### Task statement:
From the listing below, select every line where the word "with" appears.

### Provided data:

★ ★ ★ ★

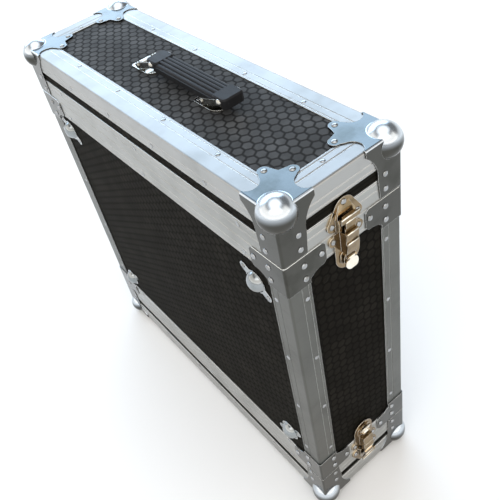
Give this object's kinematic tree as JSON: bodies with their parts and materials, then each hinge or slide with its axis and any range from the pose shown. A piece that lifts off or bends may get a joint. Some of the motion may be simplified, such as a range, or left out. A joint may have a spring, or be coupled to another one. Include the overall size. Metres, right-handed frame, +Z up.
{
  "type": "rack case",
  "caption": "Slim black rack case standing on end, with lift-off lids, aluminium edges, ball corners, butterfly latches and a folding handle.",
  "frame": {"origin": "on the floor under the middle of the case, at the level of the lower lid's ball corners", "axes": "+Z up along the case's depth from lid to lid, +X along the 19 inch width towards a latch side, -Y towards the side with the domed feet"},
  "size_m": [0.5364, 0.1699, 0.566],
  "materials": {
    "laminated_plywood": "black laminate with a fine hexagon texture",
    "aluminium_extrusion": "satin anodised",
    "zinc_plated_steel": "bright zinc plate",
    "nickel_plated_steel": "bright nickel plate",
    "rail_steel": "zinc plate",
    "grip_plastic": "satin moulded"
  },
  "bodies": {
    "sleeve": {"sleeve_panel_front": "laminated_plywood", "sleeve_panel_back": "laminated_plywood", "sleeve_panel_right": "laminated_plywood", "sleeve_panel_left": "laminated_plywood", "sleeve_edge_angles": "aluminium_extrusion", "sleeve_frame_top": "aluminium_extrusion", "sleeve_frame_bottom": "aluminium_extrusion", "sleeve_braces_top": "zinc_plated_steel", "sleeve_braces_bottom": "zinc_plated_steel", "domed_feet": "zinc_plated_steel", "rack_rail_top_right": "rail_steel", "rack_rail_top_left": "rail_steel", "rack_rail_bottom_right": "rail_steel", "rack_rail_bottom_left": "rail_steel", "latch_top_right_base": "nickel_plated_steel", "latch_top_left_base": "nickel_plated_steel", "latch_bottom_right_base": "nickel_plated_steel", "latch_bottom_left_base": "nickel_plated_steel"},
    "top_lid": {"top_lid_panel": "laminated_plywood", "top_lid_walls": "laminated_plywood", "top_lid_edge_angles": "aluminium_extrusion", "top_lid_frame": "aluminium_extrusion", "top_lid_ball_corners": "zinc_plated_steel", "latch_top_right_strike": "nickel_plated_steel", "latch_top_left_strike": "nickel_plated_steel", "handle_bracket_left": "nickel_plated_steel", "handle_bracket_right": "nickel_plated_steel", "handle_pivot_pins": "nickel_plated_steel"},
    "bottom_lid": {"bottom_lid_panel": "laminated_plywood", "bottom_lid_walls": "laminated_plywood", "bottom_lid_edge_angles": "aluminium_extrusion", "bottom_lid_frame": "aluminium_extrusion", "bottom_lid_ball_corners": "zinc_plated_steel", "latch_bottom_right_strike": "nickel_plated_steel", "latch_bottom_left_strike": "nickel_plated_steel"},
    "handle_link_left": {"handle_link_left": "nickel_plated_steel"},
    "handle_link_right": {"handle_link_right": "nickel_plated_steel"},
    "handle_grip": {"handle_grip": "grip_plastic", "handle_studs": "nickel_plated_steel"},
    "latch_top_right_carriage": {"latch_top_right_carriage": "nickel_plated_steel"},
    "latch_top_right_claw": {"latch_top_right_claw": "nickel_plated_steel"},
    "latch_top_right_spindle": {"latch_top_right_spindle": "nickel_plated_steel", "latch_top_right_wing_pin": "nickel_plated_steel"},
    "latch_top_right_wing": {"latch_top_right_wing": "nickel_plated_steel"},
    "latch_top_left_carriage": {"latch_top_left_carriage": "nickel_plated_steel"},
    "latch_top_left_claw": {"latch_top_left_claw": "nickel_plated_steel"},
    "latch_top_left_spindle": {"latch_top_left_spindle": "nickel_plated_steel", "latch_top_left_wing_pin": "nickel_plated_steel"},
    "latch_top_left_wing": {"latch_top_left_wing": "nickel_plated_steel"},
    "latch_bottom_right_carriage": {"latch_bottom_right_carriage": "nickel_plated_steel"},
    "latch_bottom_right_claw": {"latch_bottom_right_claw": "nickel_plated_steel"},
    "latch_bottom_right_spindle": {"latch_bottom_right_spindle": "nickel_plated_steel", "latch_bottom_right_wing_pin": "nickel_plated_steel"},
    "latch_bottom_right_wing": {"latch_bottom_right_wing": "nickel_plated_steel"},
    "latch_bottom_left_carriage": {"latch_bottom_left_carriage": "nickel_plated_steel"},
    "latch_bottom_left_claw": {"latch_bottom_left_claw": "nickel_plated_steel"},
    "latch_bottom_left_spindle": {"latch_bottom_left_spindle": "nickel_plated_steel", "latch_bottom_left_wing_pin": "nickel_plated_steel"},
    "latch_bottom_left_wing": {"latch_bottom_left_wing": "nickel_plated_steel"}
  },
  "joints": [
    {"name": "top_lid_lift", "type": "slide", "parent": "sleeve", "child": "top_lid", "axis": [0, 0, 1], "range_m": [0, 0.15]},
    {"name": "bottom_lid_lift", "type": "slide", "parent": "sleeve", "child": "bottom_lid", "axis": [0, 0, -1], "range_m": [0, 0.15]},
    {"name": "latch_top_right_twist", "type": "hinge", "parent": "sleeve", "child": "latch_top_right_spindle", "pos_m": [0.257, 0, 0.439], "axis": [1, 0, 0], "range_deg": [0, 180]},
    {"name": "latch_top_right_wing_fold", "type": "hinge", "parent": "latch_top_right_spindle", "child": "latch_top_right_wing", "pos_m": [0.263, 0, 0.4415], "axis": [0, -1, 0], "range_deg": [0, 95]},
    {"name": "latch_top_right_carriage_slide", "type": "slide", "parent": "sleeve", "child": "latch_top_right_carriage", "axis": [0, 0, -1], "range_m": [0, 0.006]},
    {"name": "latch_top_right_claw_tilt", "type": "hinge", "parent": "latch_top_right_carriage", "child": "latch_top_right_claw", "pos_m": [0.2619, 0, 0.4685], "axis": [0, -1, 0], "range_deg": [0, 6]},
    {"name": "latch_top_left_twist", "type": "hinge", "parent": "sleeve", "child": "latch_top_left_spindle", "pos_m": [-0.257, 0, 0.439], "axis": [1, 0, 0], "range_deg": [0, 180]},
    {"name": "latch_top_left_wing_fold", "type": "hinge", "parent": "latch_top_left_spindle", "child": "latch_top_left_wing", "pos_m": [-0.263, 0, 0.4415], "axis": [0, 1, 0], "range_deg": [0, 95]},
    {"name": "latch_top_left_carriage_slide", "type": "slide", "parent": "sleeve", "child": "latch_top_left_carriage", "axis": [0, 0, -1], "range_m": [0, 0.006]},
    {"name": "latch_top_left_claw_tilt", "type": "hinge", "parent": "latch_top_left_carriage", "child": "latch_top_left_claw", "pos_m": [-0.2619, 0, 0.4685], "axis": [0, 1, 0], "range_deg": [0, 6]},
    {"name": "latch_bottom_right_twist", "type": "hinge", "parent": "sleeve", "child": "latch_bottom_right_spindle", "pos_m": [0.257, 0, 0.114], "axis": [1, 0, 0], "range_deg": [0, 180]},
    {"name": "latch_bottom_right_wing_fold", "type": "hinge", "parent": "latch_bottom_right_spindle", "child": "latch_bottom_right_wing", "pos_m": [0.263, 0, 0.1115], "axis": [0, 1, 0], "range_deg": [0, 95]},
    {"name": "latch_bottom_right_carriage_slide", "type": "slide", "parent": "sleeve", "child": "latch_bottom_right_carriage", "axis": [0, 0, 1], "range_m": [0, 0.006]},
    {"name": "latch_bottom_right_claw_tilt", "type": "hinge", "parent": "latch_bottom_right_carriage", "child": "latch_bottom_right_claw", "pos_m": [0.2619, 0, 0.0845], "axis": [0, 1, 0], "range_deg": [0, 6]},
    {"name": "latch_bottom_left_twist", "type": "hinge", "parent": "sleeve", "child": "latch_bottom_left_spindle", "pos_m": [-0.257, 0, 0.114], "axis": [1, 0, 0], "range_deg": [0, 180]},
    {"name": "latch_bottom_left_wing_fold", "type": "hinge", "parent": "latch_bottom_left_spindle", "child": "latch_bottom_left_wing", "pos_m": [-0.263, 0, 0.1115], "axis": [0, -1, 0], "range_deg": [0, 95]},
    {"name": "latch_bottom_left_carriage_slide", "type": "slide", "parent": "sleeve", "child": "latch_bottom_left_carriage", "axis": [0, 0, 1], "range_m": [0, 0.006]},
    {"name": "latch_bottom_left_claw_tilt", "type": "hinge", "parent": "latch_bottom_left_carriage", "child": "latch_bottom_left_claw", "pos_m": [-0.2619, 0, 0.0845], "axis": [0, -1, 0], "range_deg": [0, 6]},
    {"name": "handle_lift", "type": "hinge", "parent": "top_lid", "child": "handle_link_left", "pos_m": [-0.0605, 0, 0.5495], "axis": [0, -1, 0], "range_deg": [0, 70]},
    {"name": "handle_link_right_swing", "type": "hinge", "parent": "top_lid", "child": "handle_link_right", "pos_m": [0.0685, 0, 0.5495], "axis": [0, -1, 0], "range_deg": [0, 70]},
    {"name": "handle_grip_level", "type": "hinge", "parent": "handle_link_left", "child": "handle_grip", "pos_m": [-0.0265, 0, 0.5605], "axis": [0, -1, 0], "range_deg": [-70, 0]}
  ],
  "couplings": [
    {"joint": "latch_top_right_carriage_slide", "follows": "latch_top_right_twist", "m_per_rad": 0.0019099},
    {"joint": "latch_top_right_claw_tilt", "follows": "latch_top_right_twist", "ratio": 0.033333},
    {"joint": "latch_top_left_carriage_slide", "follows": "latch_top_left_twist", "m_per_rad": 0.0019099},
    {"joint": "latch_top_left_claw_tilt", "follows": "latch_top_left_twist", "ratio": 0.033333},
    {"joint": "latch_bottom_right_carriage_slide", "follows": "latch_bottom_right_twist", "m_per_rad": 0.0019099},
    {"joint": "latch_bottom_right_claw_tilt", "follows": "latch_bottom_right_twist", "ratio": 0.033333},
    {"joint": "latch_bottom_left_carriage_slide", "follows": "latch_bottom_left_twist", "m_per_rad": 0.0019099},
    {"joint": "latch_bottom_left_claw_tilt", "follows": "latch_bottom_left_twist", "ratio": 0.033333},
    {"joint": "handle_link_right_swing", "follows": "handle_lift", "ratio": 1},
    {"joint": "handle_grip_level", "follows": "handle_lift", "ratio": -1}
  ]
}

★ ★ ★ ★

### Exercise answer:
Give this object's kinematic tree as JSON: bodies with their parts and materials, then each hinge or slide with its axis and any range from the pose shown. A piece that lifts off or bends may get a joint. Some of the motion may be simplified, such as a range, or left out. A joint may have a spring, or be coupled to another one. Include the overall size. Metres, right-handed frame, +Z up.
  "caption": "Slim black rack case standing on end, with lift-off lids, aluminium edges, ball corners, butterfly latches and a folding handle.",
  "frame": {"origin": "on the floor under the middle of the case, at the level of the lower lid's ball corners", "axes": "+Z up along the case's depth from lid to lid, +X along the 19 inch width towards a latch side, -Y towards the side with the domed feet"},
    "laminated_plywood": "black laminate with a fine hexagon texture",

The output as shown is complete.